Дача Фирсоновых, вернее Дмитрия Степановича Озерского, утопала в пышной зеленой пене листвы — домик окружали липы, сирень, цветники, а подальше стояли вишни, яблони, — так что виден был только острый конек крыши да сквозь переплетения ветвей голубыми пятнами проглядывали наличники и поблескивали стекла веранды.

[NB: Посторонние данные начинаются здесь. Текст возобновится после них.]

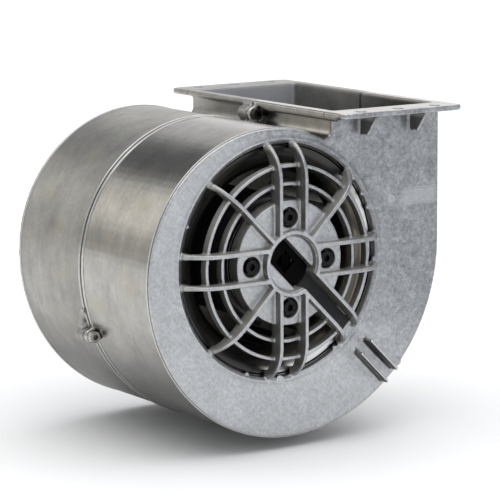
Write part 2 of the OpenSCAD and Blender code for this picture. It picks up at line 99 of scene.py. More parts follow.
def make_camera():
    data = bpy.data.cameras.new("camera")
    data.lens = CAMERA_LENS
    data.sensor_width = 36
    camera = bpy.data.objects.new("camera", data)
    turn = Matrix.Rotation(CAMERA_YAW, 4, "Z")
    tilt = Matrix.Rotation(math.radians(90) + CAMERA_PITCH, 4, "X")
    roll = Matrix.Rotation(CAMERA_ROLL, 4, "Z")
    camera.matrix_world = Matrix.Translation(fan_axis + CAMERA_OFFSET) @ turn @ tilt @ roll
    bpy.context.scene.collection.objects.link(camera)
    bpy.context.scene.camera = camera


# ---------- node trees ----------

class Shader:
    """One material's node tree. A value may be a number, a colour or another node's output.
    The texture coordinates are places in the model's frame."""

    def __init__(self, name):
        self.material = bpy.data.materials.new(name)
        self.material.use_nodes = True
        self.tree = self.material.node_tree
        self.bsdf = self.tree.nodes["Principled BSDF"]
        self.place = self.node("ShaderNodeTexCoord").outputs["Object"]

    def node(self, kind, inputs=None, **settings):
        made = self.tree.nodes.new(kind)
        for key, value in settings.items():
            setattr(made, key, value)
        for key, value in (inputs or {}).items():
            self.put(made.inputs[key], value)
        return made

    def put(self, socket, value):
        if isinstance(value, bpy.types.NodeSocket):
            self.tree.links.new(value, socket)
        elif socket.type == "RGBA" and len(value) == 3:
            socket.default_value = (*value, 1)
        else:
            socket.default_value = value

    def set(self, **values):
        """Fills inputs of the surface, with _ for each space in their names."""
        for key, value in values.items():
            self.put(self.bsdf.inputs[key.replace("_", " ")], value)

    # Numbers.

    def math(self, operation, a, b=0.0):
        return self.node("ShaderNodeMath", {0: a, 1: b}, operation=operation).outputs[0]

    def times(self, a, b):
        return self.math("MULTIPLY", a, b)

    def plus(self, a, b):
        return self.math("ADD", a, b)

    def highest(self, a, b):
        return self.math("MAXIMUM", a, b)

    def between(self, share, at_0, at_1):
        """at_0 where share is 0, and at_1 where it is 1."""
        return self.plus(self.times(share, at_1 - at_0), at_0)

    def step(self, value, low, high, to_low=0.0, to_high=1.0):
        """A smooth step of value from low to high, onto to_low to to_high."""
        ends = {"Value": value, "From Min": low, "From Max": high,
                "To Min": to_low, "To Max": to_high}
        return self.node("ShaderNodeMapRange", ends, interpolation_type="SMOOTHSTEP").outputs[0]

    def fade(self, value, low, high):
        """1 where value is under low, 0 where it is over high."""
        return self.step(value, low, high, 1.0, 0.0)

    def band(self, value, middle, half, soft):
        """1 where value is within half of middle, fading out over soft."""
        off = self.math("ABSOLUTE", self.plus(value, -middle))
        return self.fade(off, half, half + soft)

    # Colours.

    def mix(self, share, a, b, blend="MIX"):
        made = self.node("ShaderNodeMix", data_type="RGBA", blend_type=blend)
        self.put(made.inputs[0], share)
        self.put(made.inputs[6], a)
        self.put(made.inputs[7], b)
        return made.outputs[2]

    def shade(self, colour, value, depth):
        """colour, lighter and darker by depth as value goes round 0.5."""
        swing = self.times(self.times(self.plus(value, -0.5), 2.0), depth)
        factor = self.plus(swing, 1.0)
        grey = self.node("ShaderNodeCombineColor", {0: factor, 1: factor, 2: factor}).outputs[0]
        return self.mix(1.0, colour, grey, "MULTIPLY")

    def red(self, colour):
        """The red part of a colour, as a number."""
        return self.node("ShaderNodeSeparateColor", {0: colour}).outputs[0]

    # Textures.

    def noise(self, scale, detail=3.0, roughness=0.6, place=None):
        ends = {"Vector": place or self.place, "Scale": scale, "Detail": detail,
                "Roughness": roughness}
        return self.node("ShaderNodeTexNoise", ends).outputs[0]

    def cells(self, scale, output="Distance"):
        ends = {"Vector": self.place, "Scale": scale}
        return self.node("ShaderNodeTexVoronoi", ends).outputs[output]

    def vector(self, x, y, z=0.0):
        return self.node("ShaderNodeCombineXYZ", {0: x, 1: y, 2: z}).outputs[0]

    def bump(self, *layers):
        """Stacks (height, distance in metres) layers onto the shader's normal."""
        normal = None
        for height, distance in layers:
            ends = {"Height": height, "Distance": distance, "Strength": 1.0}
            if normal is not None:
                ends["Normal"] = normal
            normal = self.node("ShaderNodeBump", ends).outputs[0]
        self.put(self.bsdf.inputs["Normal"], normal)

    # Where a point of the surface is, and which way it faces.

    def parts(self, vector):
        return self.node("ShaderNodeSeparateXYZ", {0: vector}).outputs

    def dot(self, a, b):
        return self.node("ShaderNodeVectorMath", {0: a, 1: b},
                         operation="DOT_PRODUCT").outputs["Value"]

    def from_axis(self):
        return self.node("ShaderNodeVectorMath", {0: self.place, 1: -fan_axis},
                         operation="ADD").outputs[0]

    def around_axis(self):
        """(angle about the fan axis in radians, distance from it, place along it)."""
        x, along, z = self.parts(self.from_axis())
        angle = self.math("ARCTAN2", z, self.times(x, -1.0))
        return angle, self.length(x, z), along

    def length(self, x, z):
        return self.math("SQRT", self.plus(self.times(x, x), self.times(z, z)))

    def toward(self, way):
        """How far a point lies from the fan axis in the direction way, in metres."""
        return self.dot(self.from_axis(), way)

    def normal(self):
        return self.node("ShaderNodeNewGeometry").outputs["Normal"]

    def crevice(self, distance, closed=0.1, open_from=0.75, samples=6):
        """1 in corners and gaps, 0 in the open."""
        made = self.node("ShaderNodeAmbientOcclusion", {"Distance": distance}, samples=samples)
        return self.fade(made.outputs["AO"], closed, open_from)

    def worn(self, low, high):
        """1 along the convex edges of a dense mesh, 0 elsewhere."""
        point = self.node("ShaderNodeNewGeometry").outputs["Pointiness"]
        return self.step(point, low, high)

    def edge(self, radius, samples=4):
        """1 along sharp edges, 0 on flat and gently curved faces."""
        soft = self.node("ShaderNodeBevel", {"Radius": radius}, samples=samples).outputs[0]
        return self.fade(self.dot(soft, self.normal()), 0.8, 0.995)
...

Володя отворил калиточку, и сейчас же где-то под ногами захлебнулся пронзительным визгливым лаем крошечный мохнатый шарик — перепуганная насмерть собачонка по имени Кайзер. Она покатилась в свое укрытие под верандой, оповещая хозяев об опасности. На дорожке, заботливо и умело окантованной красным кирпичом и посыпанной песочком, стоял мальчик в соломенной кепочке с красным козырьком и такой же красной пуговкой на макушке, с ружьем в руках — подстерегал пушистого котенка, вскарабкавшегося на ствол молоденькой елочки. Котенок дразнил своего преследователя.
Мальчик вгляделся в липа вошедших, проворно повернулся и побежал к террасе.
— Дядя Володя приехал, дядя Володя! — кричал он. В дверях появилась Таня Оленина. — Гляди, тетя Таня, дядя Володя! — известил мальчик, запыхавшись. — Я первый увидел их, голубчиков…
Таня стояла в дверях, как в раме, одетая в белую кофточку и белую юбку, одна рука на косяке, другой поддерживала волосы, которые, видимо, причесывала.
— Не бойтесь, собака не кусается, проходите, — позвала она и улыбнулась.
Увидев ее, Антон растерялся и чуть попятился назад.
— Ты что же это?.. — панически торопливо зашептал он. — Ты нарочно меня сюда привез? Я не пойду! Я вернусь… убегу!
Сверкнув на него своим черным глазом, Безводов обронил негромко, но настойчиво:
— Я знал, что она здесь, и нарочно привез тебя сюда, чтобы ты уразумел все сразу и отсек все концы, а не играл бы в жмурки. Я не хочу, чтобы повторялась та же история, что с Люсей Костроминой. Понял?.. Идем!
Таня легко сбежала с крылечка им навстречу, на ходу закалывая волосы шпильками. Голова ее с тяжелой и темной массой волос, забранных наверх, напоминала большой диковинный цветок; на освеженном сном и теплотою утра лице чудесно лучились глаза, тихая улыбка трогала губы, а между ними девственно поблескивала белая полоска зубов.
— Как хорошо, что вы приехали, день сегодня будет веселый, — проговорила она мягким, глубоким голосом.
— А папа на озеро ушел купаться, — докладывал маленький Игорек, вертясь у ног и стараясь обратить на себя внимание.
Протянув Антону руку, Таня спросила дружески, просто:
— Вы уже вернулись? — Вгляделась в лицо его, усмехнулась и отметила: — А не поправились, скорее похудели. И глаза какие-то туманные, беспокойные. Отчего это?
— Он бессонницей страдал, — небрежно бросил Володя.
— Не слушайте его, я хорошо отдыхал, — сказал Антон.
— Хорошо, а приехал раньше срока, — заметил Безводов осуждающе, потом схватил Игорька, подкинул вверх. Антон покраснел. Таня взяла его под руку, и все двинулись по дорожке. И дача, как бы проснувшись, сразу ожила, говор и восклицания вошедших, вспугивая дремотную тишину, гулко отдавались во всех углах.
Из кухни, притаившейся в отдалении, показалась Елизавета Дмитриевна, разрумянившаяся, в белом переднике, с засученными рукавами.
— А у нас всюду хаос, не прибрано, — сказала она, извиняясь, вытерла руки о передник и поздоровалась с ребятами. — Таня, застели стол, все хоть поприличнее будет. — И, расправляя складки скатерти, упрекнула Таню: — А ты горевала, никто не приедет, боялась проскучать… Еще и Семиёнов заявится, как молодой месяц: в городе в такой день не усидишь.